I wish I could tell you everything he said. I wrote down nearly every word. This, it turned out, was about as far from "how to get on in Hollywood" as you could get. This, it turned out, was about how to ditch the careerism, and the cynicism, and the formulas, and write with integrity, and truth. "Are you," he said, "in love with yourself in the art, or with the art in yourself?"

It was, I told him when we met for a cup of coffee afterwards, like a religious experience. McKee laughed. "It is kind of like my religion," he said. "I think these people need to be reminded of why they do what they do". I had thought, I told him, that it might get boring saying the same things all the time, but I could now see how it wouldn't. McKee nodded. He keeps changing things, he said, and developing new resources, like an online "enterprise" called Storylogue, which gives new lessons on a different aspect of writing every week. "I do not teach people how to do anything," he said. "I simply teach what is."

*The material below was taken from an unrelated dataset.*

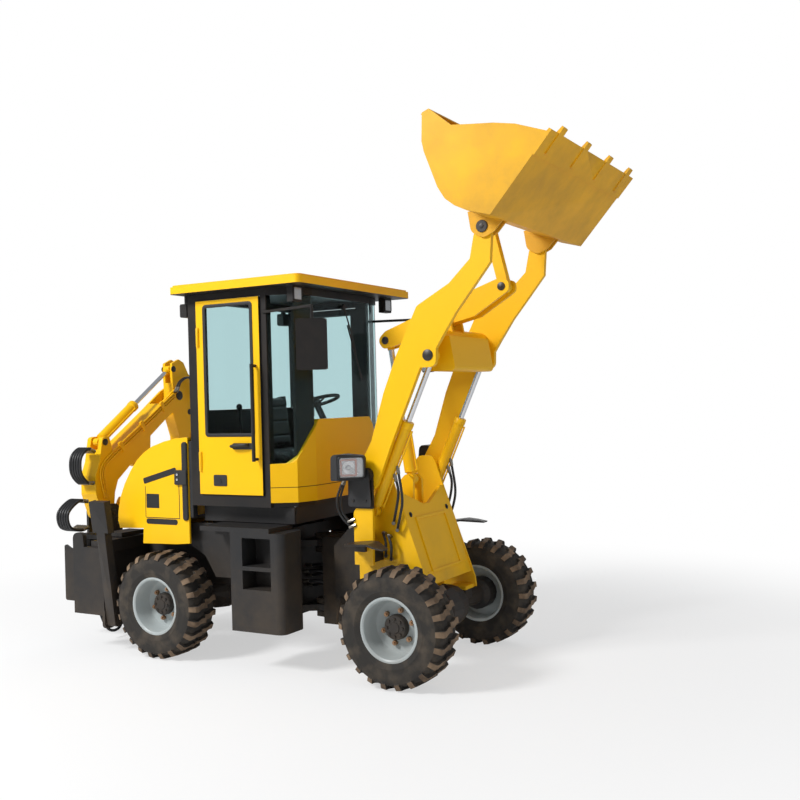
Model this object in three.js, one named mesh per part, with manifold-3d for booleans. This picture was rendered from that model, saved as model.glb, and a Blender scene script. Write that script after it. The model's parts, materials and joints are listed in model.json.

And did he think, I asked, trying to put it as tactfully as I could, that he'd had as much satisfaction teaching people how to write stories as he'd have had if he'd produced the film equivalent of War and Peace? McKee didn't hesitate. "Yes. There is an understandable point of view about what I do, that I'd rather be a writer, and nobody believes that I'd rather not. I was a successful writer. I made a living. I bought a home in Santa Monica and put a swimming pool in it with the money I made. I saw enough of my work on screen to realise that my talent was clear, but modest, and I would never be Ingmar Bergman. I just came to realise that this was the natural thing to do."

There seemed, I told him, to be quite a strong moral component to what he does. It seemed, in fact, to be like a vocation. Was it? "Yes. The only meaningful thing," he said, "is that human beings suffer and anything a human being can do to alleviate the suffering of others is meaningful. Art," he said, speaking for all true artists, and for everyone who benefits from art, which is pretty much all of us, "softens the sharp edges of life, and helps us get through our lives."